Start of MATERIAL SHOWN

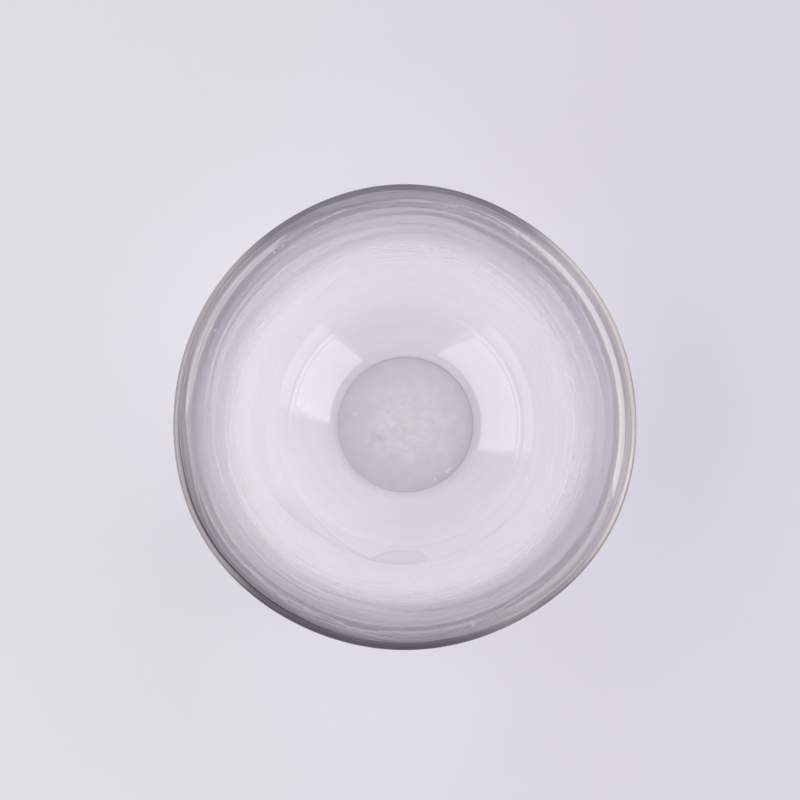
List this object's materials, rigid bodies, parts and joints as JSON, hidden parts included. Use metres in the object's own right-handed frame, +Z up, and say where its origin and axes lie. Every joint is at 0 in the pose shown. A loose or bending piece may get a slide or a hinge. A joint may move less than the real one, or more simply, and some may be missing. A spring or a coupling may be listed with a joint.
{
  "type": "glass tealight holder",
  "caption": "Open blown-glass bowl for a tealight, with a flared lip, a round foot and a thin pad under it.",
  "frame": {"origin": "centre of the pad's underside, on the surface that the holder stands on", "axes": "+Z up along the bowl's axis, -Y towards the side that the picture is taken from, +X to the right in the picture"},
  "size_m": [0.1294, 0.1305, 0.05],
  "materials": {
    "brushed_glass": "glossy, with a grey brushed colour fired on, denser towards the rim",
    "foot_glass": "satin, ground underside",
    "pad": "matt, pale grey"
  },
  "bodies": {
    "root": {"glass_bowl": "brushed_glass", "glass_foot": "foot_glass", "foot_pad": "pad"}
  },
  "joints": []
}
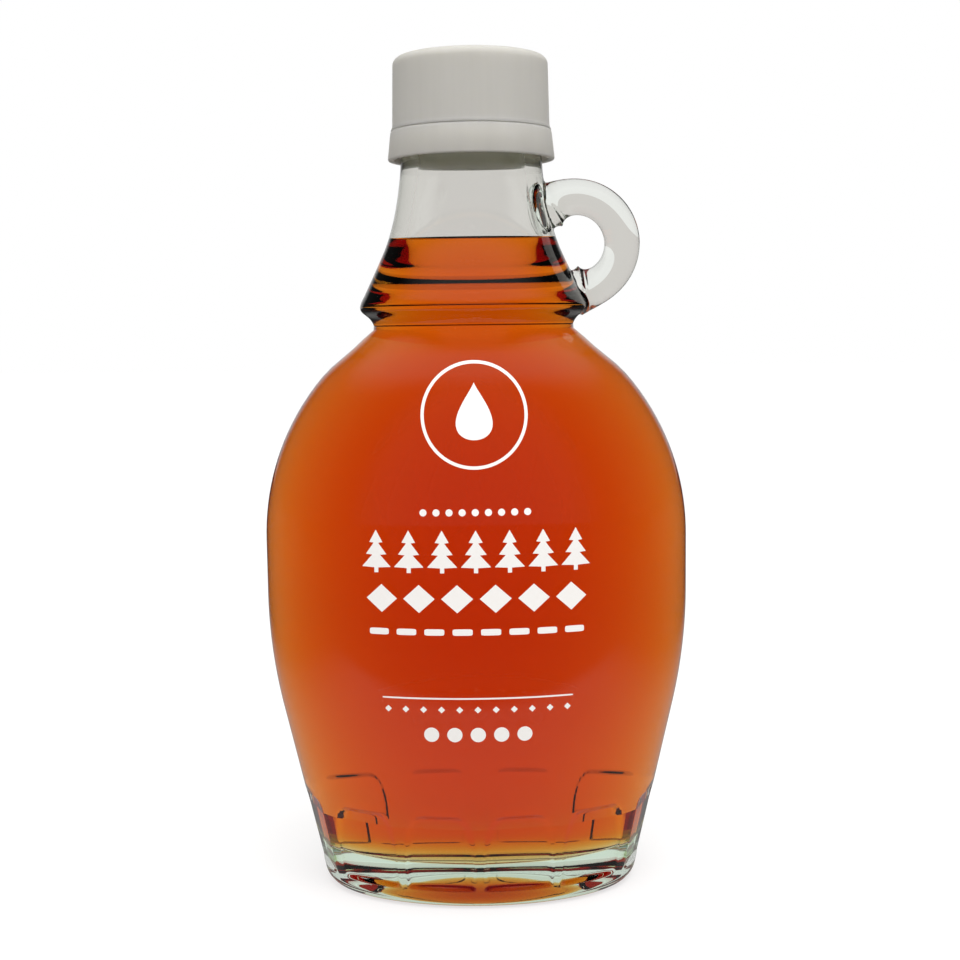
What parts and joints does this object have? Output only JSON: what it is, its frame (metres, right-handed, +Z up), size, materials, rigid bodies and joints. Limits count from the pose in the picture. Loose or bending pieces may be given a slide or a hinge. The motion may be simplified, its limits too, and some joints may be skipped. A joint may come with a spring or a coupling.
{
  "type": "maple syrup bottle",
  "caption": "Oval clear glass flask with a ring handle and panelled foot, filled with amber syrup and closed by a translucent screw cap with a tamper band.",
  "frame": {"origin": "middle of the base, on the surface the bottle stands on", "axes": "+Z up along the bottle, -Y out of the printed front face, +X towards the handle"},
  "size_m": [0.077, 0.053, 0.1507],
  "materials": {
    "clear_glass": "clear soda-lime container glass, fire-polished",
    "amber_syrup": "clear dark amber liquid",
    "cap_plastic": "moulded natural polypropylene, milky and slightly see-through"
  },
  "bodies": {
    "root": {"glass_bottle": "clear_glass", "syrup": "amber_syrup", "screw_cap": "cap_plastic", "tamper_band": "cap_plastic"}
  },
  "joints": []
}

End of MATERIAL SHOWN

◆ **EXERCISE GOAL**:
Copy out all lines from the material above that contain the string "object".

◆ **IN RESPONSE**:
List this object's materials, rigid bodies, parts and joints as JSON, hidden parts included. Use metres in the object's own right-handed frame, +Z up, and say where its origin and axes lie. Every joint is at 0 in the pose shown. A loose or bending piece may get a slide or a hinge. A joint may move less than the real one, or more simply, and some may be missing. A spring or a coupling may be listed with a joint.
What parts and joints does this object have? Output only JSON: what it is, its frame (metres, right-handed, +Z up), size, materials, rigid bodies and joints. Limits count from the pose in the picture. Loose or bending pieces may be given a slide or a hinge. The motion may be simplified, its limits too, and some joints may be skipped. A joint may come with a spring or a coupling.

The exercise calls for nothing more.